Parts and joints as JSON.

"""

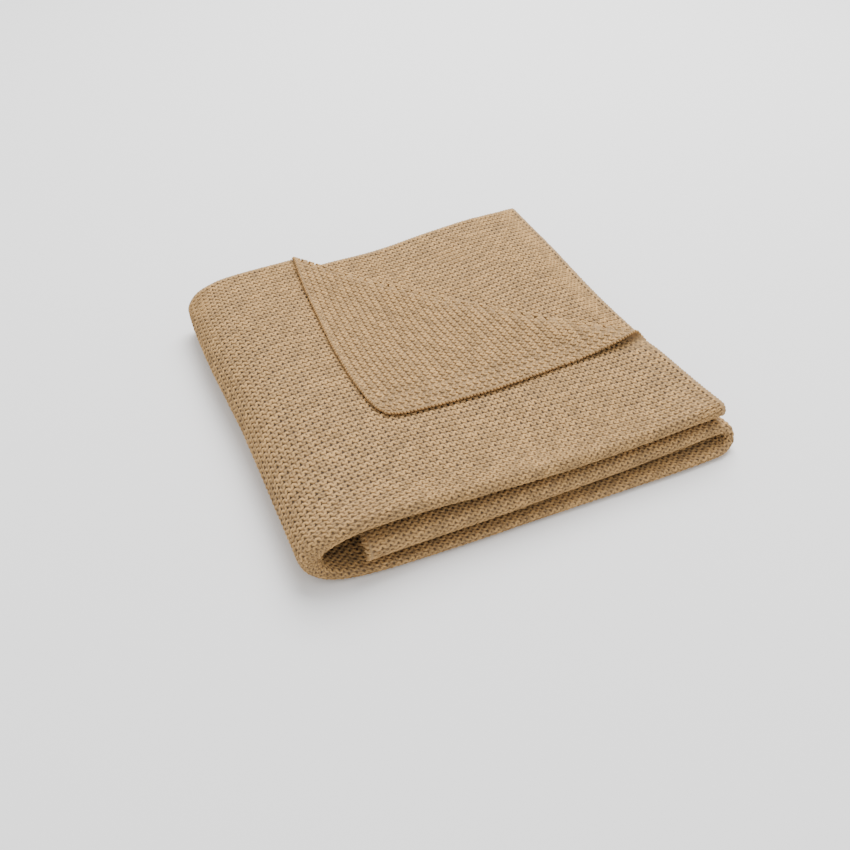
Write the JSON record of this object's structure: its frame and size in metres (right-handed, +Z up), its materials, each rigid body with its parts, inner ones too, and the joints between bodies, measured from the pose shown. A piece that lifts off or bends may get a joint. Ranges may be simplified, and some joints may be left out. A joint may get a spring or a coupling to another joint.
{
  "type": "folded knitted crib blanket",
  "caption": "Knitted crib blanket, doubled, folded in three into a flat square pile, with one corner of the top layer turned back.",
  "frame": {"origin": "on the surface that the pile lies on, under the middle of its bounding box", "axes": "+X along the doubled fold, towards the free end of the top layer; +Y from the doubled fold at the front to the free edges at the back; +Z up"},
  "size_m": [0.5234, 0.5152, 0.0751],
  "materials": {
    "knit": "matt knitted cotton yarn, warm beige"
  },
  "bodies": {
    "root": {"blanket": "knit"}
  },
  "joints": []
}
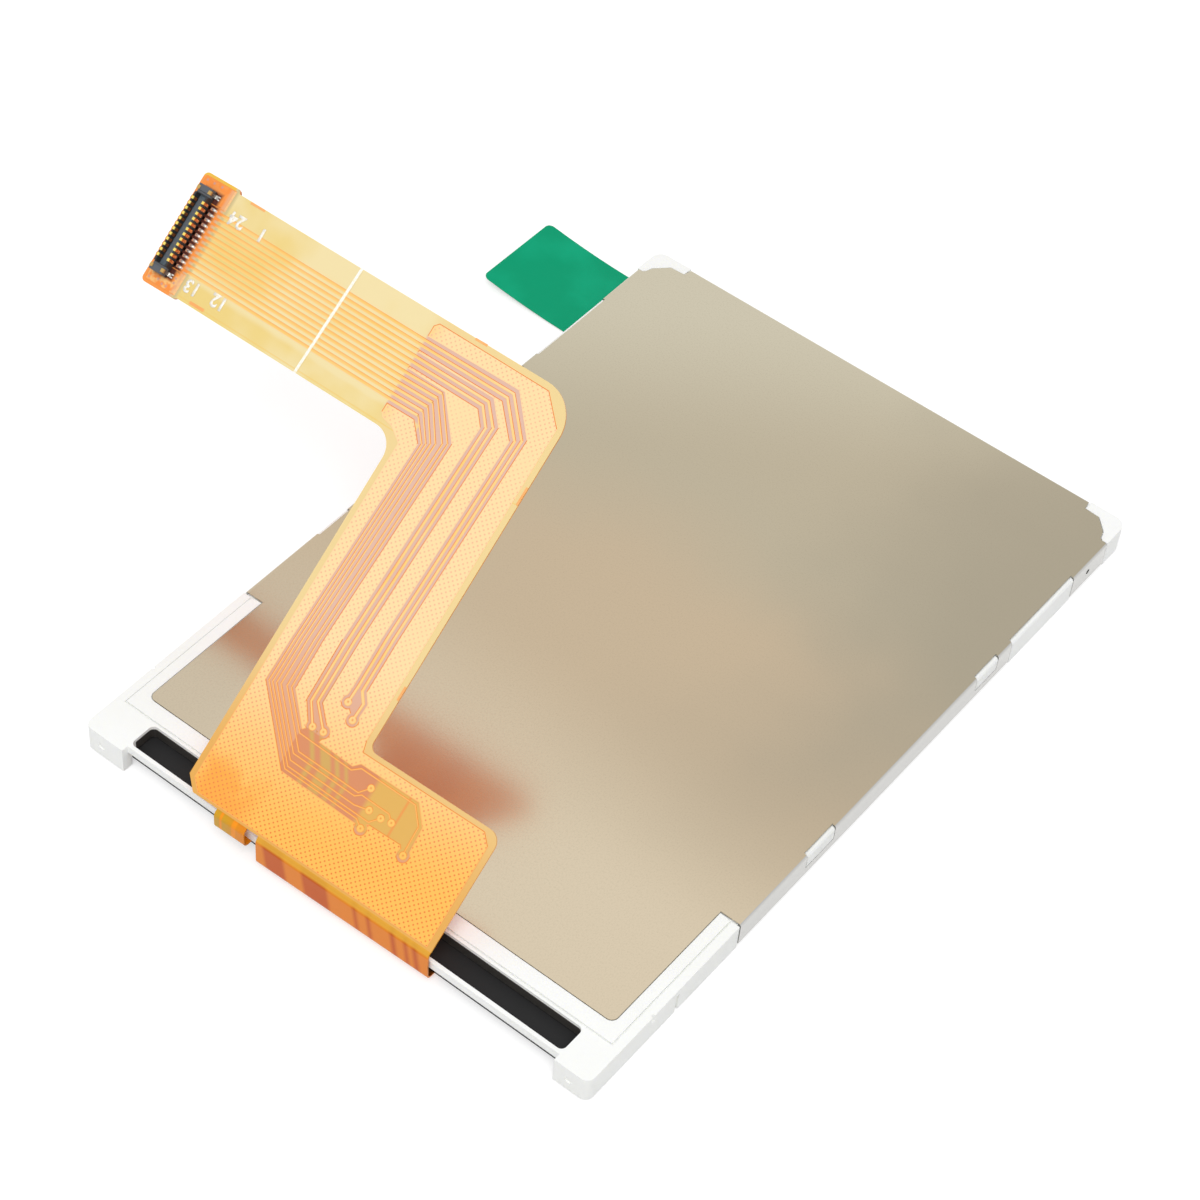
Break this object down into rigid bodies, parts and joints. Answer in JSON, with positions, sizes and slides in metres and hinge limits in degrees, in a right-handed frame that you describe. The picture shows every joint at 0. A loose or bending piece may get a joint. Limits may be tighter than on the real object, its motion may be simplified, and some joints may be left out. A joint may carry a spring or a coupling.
{
  "type": "lcd display module",
  "caption": "Small liquid crystal display module, face down, with metal back plate, white frame and a folded flexible circuit with connector.",
  "frame": {"origin": "middle of the module's footprint, on the front film that it lies on", "axes": "+X along the short side, +Y along the long side away from the flexible circuit's fold, +Z out of the metal back"},
  "size_m": [0.0562, 0.0619, 0.024],
  "materials": {
    "acrylic": "clear moulded",
    "amber_board": "satin",
    "amber_film": "glossy film",
    "black_moulding": "moulded",
    "black_tape": "satin black",
    "bond": "cured film",
    "clear_film": "clear film",
    "covered_copper": "under cover film",
    "diffuser": "matt",
    "gilt_contact": "plated",
    "green_tape": "satin tape",
    "led_resin": "moulded",
    "panel_glass": "polished",
    "polarizer": "anti-glare",
    "prism": "prismatic",
    "reflector": "white",
    "silicon": "polished silicon",
    "steel_plate": "matt rolled",
    "tinned_nail": "tinned",
    "white_moulding": "fine satin"
  },
  "bodies": {
    "root": {"bond_film": "bond", "colour_filter_glass": "panel_glass", "connector_body": "black_moulding", "connector_contacts": "gilt_contact", "connector_nails": "tinned_nail", "copper_pour": "covered_copper", "copper_traces": "covered_copper", "diffuser_film": "diffuser", "driver_chip": "silicon", "front_polarizer": "polarizer", "led_flex": "amber_film", "ledge_tape": "black_tape", "leds": "led_resin", "light_guide": "acrylic", "lower_prism_film": "prism", "main_flex": "amber_film", "mould_frame": "white_moulding", "protective_film": "clear_film", "pull_tab": "green_tape", "rear_can": "steel_plate", "rear_polarizer": "polarizer", "reflector_film": "reflector", "rim_tape": "black_tape", "stiffener": "amber_board", "tft_glass": "panel_glass", "upper_prism_film": "prism"}
  },
  "joints": []
}
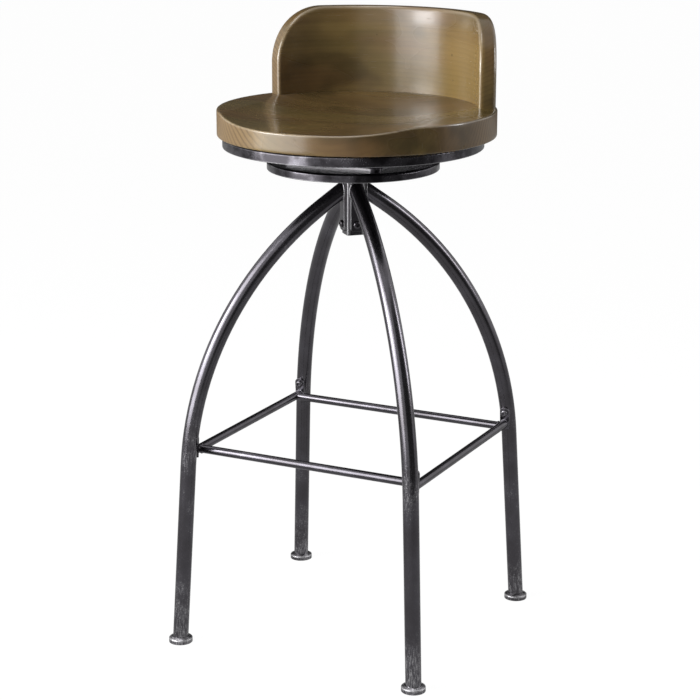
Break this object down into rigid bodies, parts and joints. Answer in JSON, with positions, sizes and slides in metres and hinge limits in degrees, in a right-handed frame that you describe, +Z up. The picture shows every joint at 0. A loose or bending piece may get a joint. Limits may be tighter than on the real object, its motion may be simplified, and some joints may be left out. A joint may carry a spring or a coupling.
{
  "type": "swivel bar stool",
  "caption": "Swivel bar stool with a scooped round wooden seat, a low wrap-around wooden back, bent dark steel tube legs and a rectangular rod footrest.",
  "frame": {"origin": "on the floor under the swivel axis", "axes": "+Z up along the swivel axis; the seat faces -Y and the backrest is on the +Y side; +X is to the right of someone who looks at the stool from its front"},
  "size_m": [0.4052, 0.4091, 0.886],
  "materials": {
    "stained_wood": "satin stained wood",
    "pale_wood": "plain turned wood",
    "dark_steel": "black with rubbed silver highlights",
    "bolt_steel": "black",
    "plated_steel": "zinc plated",
    "cage_steel": "pressed",
    "bearing_steel": "polished"
  },
  "bodies": {
    "frame": {"leg_back_right": "dark_steel", "leg_back_left": "dark_steel", "leg_front_left": "dark_steel", "leg_front_right": "dark_steel", "leg_flange_back_right": "dark_steel", "leg_flange_back_left": "dark_steel", "leg_flange_front_left": "dark_steel", "leg_flange_front_right": "dark_steel", "footrest_tab_back_right": "dark_steel", "footrest_tab_back_left": "dark_steel", "footrest_tab_front_left": "dark_steel", "footrest_tab_front_right": "dark_steel", "footrest_right_rod": "dark_steel", "footrest_left_rod": "dark_steel", "footrest_back_rod": "dark_steel", "footrest_front_rod": "dark_steel", "footrest_bolts": "bolt_steel", "footrest_rivet_nuts": "plated_steel", "foot_back_right": "dark_steel", "foot_back_left": "dark_steel", "foot_front_left": "dark_steel", "foot_front_right": "dark_steel", "hub_tube": "dark_steel", "flange_bolts": "bolt_steel", "hub_weld_nuts": "plated_steel", "lower_disc": "dark_steel", "swivel_lower_plate": "plated_steel", "swivel_lower_bolts": "plated_steel", "swivel_lower_nuts": "plated_steel", "pivot_bolt": "plated_steel", "pivot_washer": "plated_steel", "pivot_lock_nut": "plated_steel"},
    "bearing": {"ball_cage": "cage_steel", "bearing_balls": "bearing_steel"},
    "seat": {"swivel_upper_plate": "plated_steel", "swivel_upper_bolts": "plated_steel", "upper_disc": "dark_steel", "upper_disc_screws": "plated_steel", "seat_inserts": "plated_steel", "seat_board": "stained_wood", "backrest": "stained_wood", "backrest_dowels": "pale_wood", "backrest_screws": "plated_steel"}
  },
  "joints": [
    {"name": "seat_swivel", "type": "hinge", "parent": "frame", "child": "seat", "pos_m": [0, 0, 0.7069], "axis": [0, 0, 1], "continuous": true},
    {"name": "bearing_spin", "type": "hinge", "parent": "frame", "child": "bearing", "pos_m": [0, 0, 0.7069], "axis": [0, 0, 1], "continuous": true}
  ],
  "couplings": [
    {"joint": "bearing_spin", "follows": "seat_swivel", "ratio": 0.5}
  ]
}
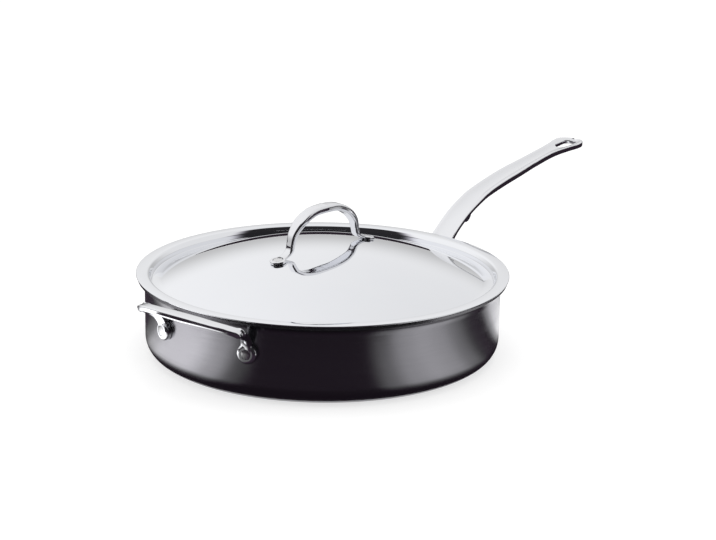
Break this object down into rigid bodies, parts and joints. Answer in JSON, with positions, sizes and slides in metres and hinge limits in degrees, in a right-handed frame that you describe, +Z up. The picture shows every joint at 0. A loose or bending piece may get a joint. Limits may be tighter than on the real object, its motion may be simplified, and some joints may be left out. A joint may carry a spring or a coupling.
{
  "type": "braising pan",
  "caption": "Wide, straight-walled braising pan with a dark outer shell, a steel lining, a riveted long handle, a looped helper handle and a low-domed lid with an arched handle.",
  "frame": {"origin": "centre of the pan's flat underside", "axes": "+X along the long handle, away from the pan; +Z up, out of the pan's mouth; the helper handle is on the -X side"},
  "size_m": [0.5663, 0.3186, 0.1287],
  "materials": {
    "dark_shell": "dark, polished outer skin on an aluminium core",
    "satin_steel": "circular satin brushing",
    "cast_steel": "polished cast stainless steel",
    "polished_steel": "mirror polish",
    "rivet_steel": "satin"
  },
  "bodies": {
    "pan": {"pan_shell": "dark_shell", "pan_lining": "satin_steel", "long_handle": "cast_steel", "long_handle_rivet_left": "rivet_steel", "long_handle_rivet_right": "rivet_steel", "helper_handle": "cast_steel", "helper_rivet_left": "rivet_steel", "helper_rivet_right": "rivet_steel"},
    "lid": {"lid_shell": "polished_steel", "lid_handle": "cast_steel", "lid_rivet_front": "rivet_steel", "lid_rivet_back": "rivet_steel"}
  },
  "joints": [
    {"name": "lid_lift", "type": "slide", "parent": "pan", "child": "lid", "axis": [0, 0, 1], "range_m": [0, 0.15]}
  ]
}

"""

What you should do. Output all records verbatim.

Result.
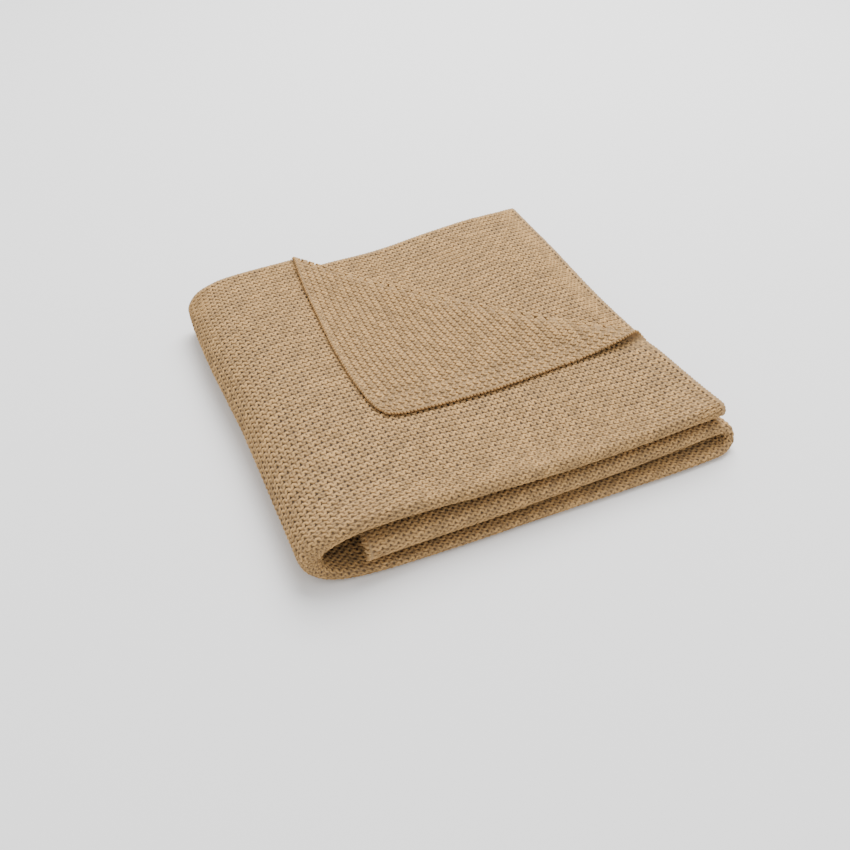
Write the JSON record of this object's structure: its frame and size in metres (right-handed, +Z up), its materials, each rigid body with its parts, inner ones too, and the joints between bodies, measured from the pose shown. A piece that lifts off or bends may get a joint. Ranges may be simplified, and some joints may be left out. A joint may get a spring or a coupling to another joint.
{
  "type": "folded knitted crib blanket",
  "caption": "Knitted crib blanket, doubled, folded in three into a flat square pile, with one corner of the top layer turned back.",
  "frame": {"origin": "on the surface that the pile lies on, under the middle of its bounding box", "axes": "+X along the doubled fold, towards the free end of the top layer; +Y from the doubled fold at the front to the free edges at the back; +Z up"},
  "size_m": [0.5234, 0.5152, 0.0751],
  "materials": {
    "knit": "matt knitted cotton yarn, warm beige"
  },
  "bodies": {
    "root": {"blanket": "knit"}
  },
  "joints": []
}
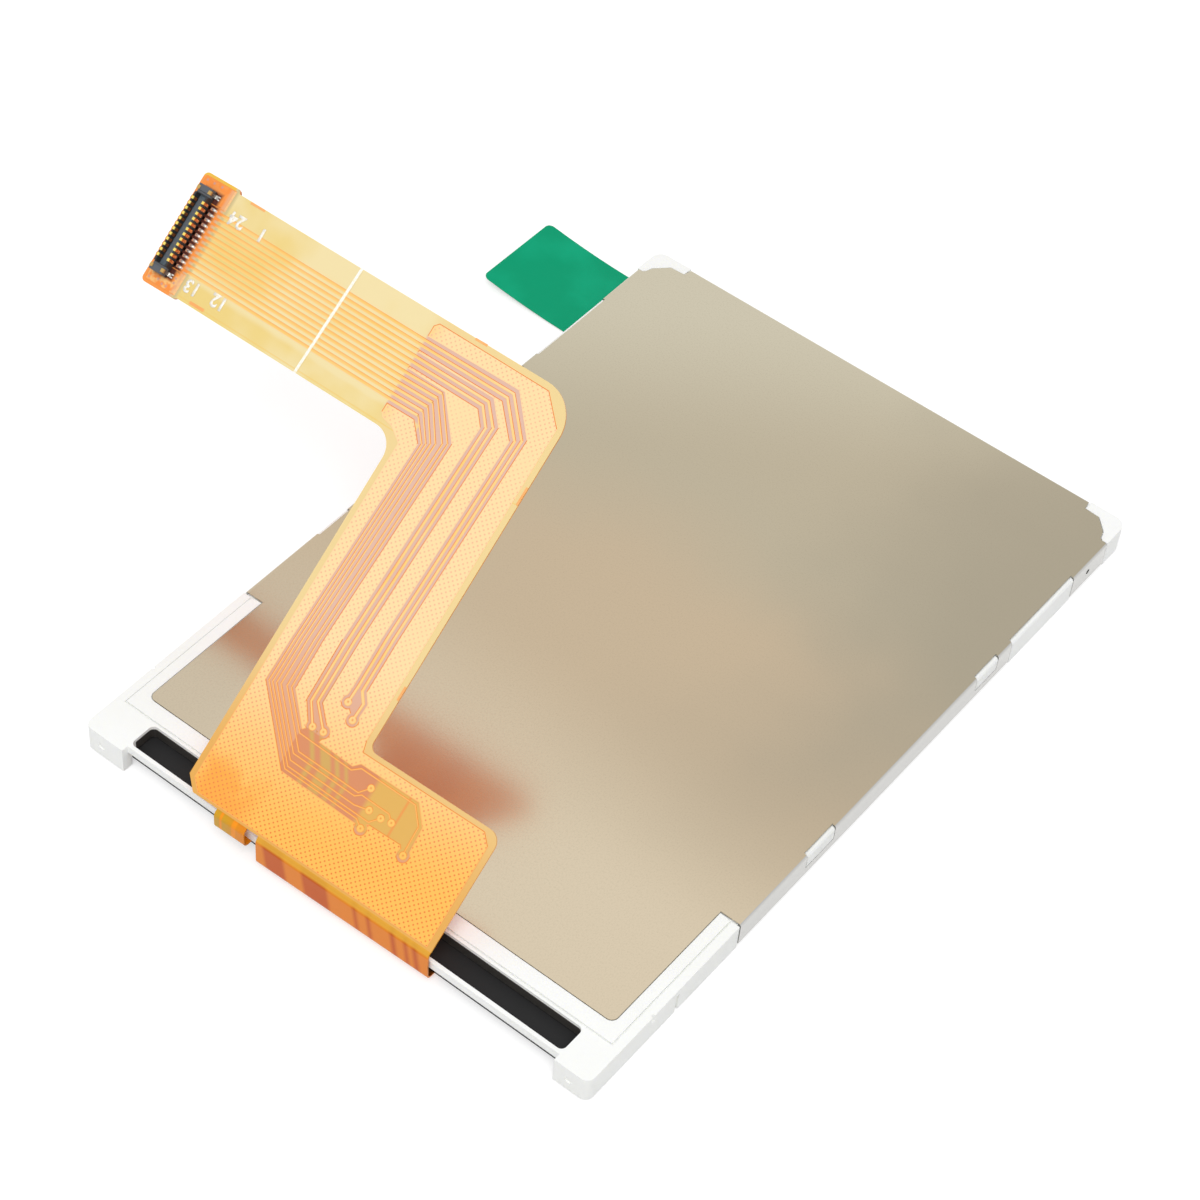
Break this object down into rigid bodies, parts and joints. Answer in JSON, with positions, sizes and slides in metres and hinge limits in degrees, in a right-handed frame that you describe. The picture shows every joint at 0. A loose or bending piece may get a joint. Limits may be tighter than on the real object, its motion may be simplified, and some joints may be left out. A joint may carry a spring or a coupling.
{
  "type": "lcd display module",
  "caption": "Small liquid crystal display module, face down, with metal back plate, white frame and a folded flexible circuit with connector.",
  "frame": {"origin": "middle of the module's footprint, on the front film that it lies on", "axes": "+X along the short side, +Y along the long side away from the flexible circuit's fold, +Z out of the metal back"},
  "size_m": [0.0562, 0.0619, 0.024],
  "materials": {
    "acrylic": "clear moulded",
    "amber_board": "satin",
    "amber_film": "glossy film",
    "black_moulding": "moulded",
    "black_tape": "satin black",
    "bond": "cured film",
    "clear_film": "clear film",
    "covered_copper": "under cover film",
    "diffuser": "matt",
    "gilt_contact": "plated",
    "green_tape": "satin tape",
    "led_resin": "moulded",
    "panel_glass": "polished",
    "polarizer": "anti-glare",
    "prism": "prismatic",
    "reflector": "white",
    "silicon": "polished silicon",
    "steel_plate": "matt rolled",
    "tinned_nail": "tinned",
    "white_moulding": "fine satin"
  },
  "bodies": {
    "root": {"bond_film": "bond", "colour_filter_glass": "panel_glass", "connector_body": "black_moulding", "connector_contacts": "gilt_contact", "connector_nails": "tinned_nail", "copper_pour": "covered_copper", "copper_traces": "covered_copper", "diffuser_film": "diffuser", "driver_chip": "silicon", "front_polarizer": "polarizer", "led_flex": "amber_film", "ledge_tape": "black_tape", "leds": "led_resin", "light_guide": "acrylic", "lower_prism_film": "prism", "main_flex": "amber_film", "mould_frame": "white_moulding", "protective_film": "clear_film", "pull_tab": "green_tape", "rear_can": "steel_plate", "rear_polarizer": "polarizer", "reflector_film": "reflector", "rim_tape": "black_tape", "stiffener": "amber_board", "tft_glass": "panel_glass", "upper_prism_film": "prism"}
  },
  "joints": []
}
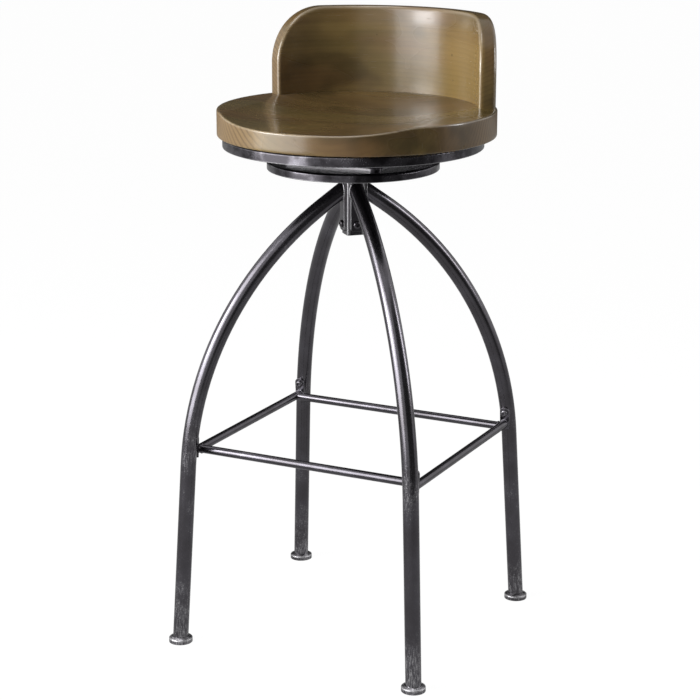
Break this object down into rigid bodies, parts and joints. Answer in JSON, with positions, sizes and slides in metres and hinge limits in degrees, in a right-handed frame that you describe, +Z up. The picture shows every joint at 0. A loose or bending piece may get a joint. Limits may be tighter than on the real object, its motion may be simplified, and some joints may be left out. A joint may carry a spring or a coupling.
{
  "type": "swivel bar stool",
  "caption": "Swivel bar stool with a scooped round wooden seat, a low wrap-around wooden back, bent dark steel tube legs and a rectangular rod footrest.",
  "frame": {"origin": "on the floor under the swivel axis", "axes": "+Z up along the swivel axis; the seat faces -Y and the backrest is on the +Y side; +X is to the right of someone who looks at the stool from its front"},
  "size_m": [0.4052, 0.4091, 0.886],
  "materials": {
    "stained_wood": "satin stained wood",
    "pale_wood": "plain turned wood",
    "dark_steel": "black with rubbed silver highlights",
    "bolt_steel": "black",
    "plated_steel": "zinc plated",
    "cage_steel": "pressed",
    "bearing_steel": "polished"
  },
  "bodies": {
    "frame": {"leg_back_right": "dark_steel", "leg_back_left": "dark_steel", "leg_front_left": "dark_steel", "leg_front_right": "dark_steel", "leg_flange_back_right": "dark_steel", "leg_flange_back_left": "dark_steel", "leg_flange_front_left": "dark_steel", "leg_flange_front_right": "dark_steel", "footrest_tab_back_right": "dark_steel", "footrest_tab_back_left": "dark_steel", "footrest_tab_front_left": "dark_steel", "footrest_tab_front_right": "dark_steel", "footrest_right_rod": "dark_steel", "footrest_left_rod": "dark_steel", "footrest_back_rod": "dark_steel", "footrest_front_rod": "dark_steel", "footrest_bolts": "bolt_steel", "footrest_rivet_nuts": "plated_steel", "foot_back_right": "dark_steel", "foot_back_left": "dark_steel", "foot_front_left": "dark_steel", "foot_front_right": "dark_steel", "hub_tube": "dark_steel", "flange_bolts": "bolt_steel", "hub_weld_nuts": "plated_steel", "lower_disc": "dark_steel", "swivel_lower_plate": "plated_steel", "swivel_lower_bolts": "plated_steel", "swivel_lower_nuts": "plated_steel", "pivot_bolt": "plated_steel", "pivot_washer": "plated_steel", "pivot_lock_nut": "plated_steel"},
    "bearing": {"ball_cage": "cage_steel", "bearing_balls": "bearing_steel"},
    "seat": {"swivel_upper_plate": "plated_steel", "swivel_upper_bolts": "plated_steel", "upper_disc": "dark_steel", "upper_disc_screws": "plated_steel", "seat_inserts": "plated_steel", "seat_board": "stained_wood", "backrest": "stained_wood", "backrest_dowels": "pale_wood", "backrest_screws": "plated_steel"}
  },
  "joints": [
    {"name": "seat_swivel", "type": "hinge", "parent": "frame", "child": "seat", "pos_m": [0, 0, 0.7069], "axis": [0, 0, 1], "continuous": true},
    {"name": "bearing_spin", "type": "hinge", "parent": "frame", "child": "bearing", "pos_m": [0, 0, 0.7069], "axis": [0, 0, 1], "continuous": true}
  ],
  "couplings": [
    {"joint": "bearing_spin", "follows": "seat_swivel", "ratio": 0.5}
  ]
}
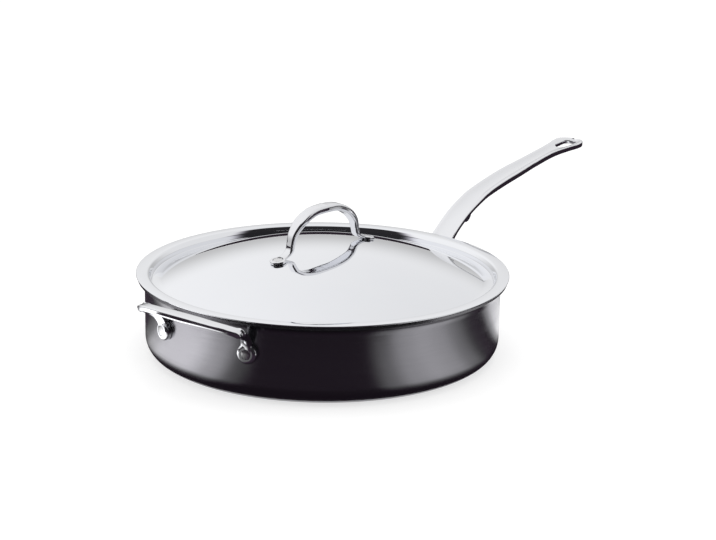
Break this object down into rigid bodies, parts and joints. Answer in JSON, with positions, sizes and slides in metres and hinge limits in degrees, in a right-handed frame that you describe, +Z up. The picture shows every joint at 0. A loose or bending piece may get a joint. Limits may be tighter than on the real object, its motion may be simplified, and some joints may be left out. A joint may carry a spring or a coupling.
{
  "type": "braising pan",
  "caption": "Wide, straight-walled braising pan with a dark outer shell, a steel lining, a riveted long handle, a looped helper handle and a low-domed lid with an arched handle.",
  "frame": {"origin": "centre of the pan's flat underside", "axes": "+X along the long handle, away from the pan; +Z up, out of the pan's mouth; the helper handle is on the -X side"},
  "size_m": [0.5663, 0.3186, 0.1287],
  "materials": {
    "dark_shell": "dark, polished outer skin on an aluminium core",
    "satin_steel": "circular satin brushing",
    "cast_steel": "polished cast stainless steel",
    "polished_steel": "mirror polish",
    "rivet_steel": "satin"
  },
  "bodies": {
    "pan": {"pan_shell": "dark_shell", "pan_lining": "satin_steel", "long_handle": "cast_steel", "long_handle_rivet_left": "rivet_steel", "long_handle_rivet_right": "rivet_steel", "helper_handle": "cast_steel", "helper_rivet_left": "rivet_steel", "helper_rivet_right": "rivet_steel"},
    "lid": {"lid_shell": "polished_steel", "lid_handle": "cast_steel", "lid_rivet_front": "rivet_steel", "lid_rivet_back": "rivet_steel"}
  },
  "joints": [
    {"name": "lid_lift", "type": "slide", "parent": "pan", "child": "lid", "axis": [0, 0, 1], "range_m": [0, 0.15]}
  ]
}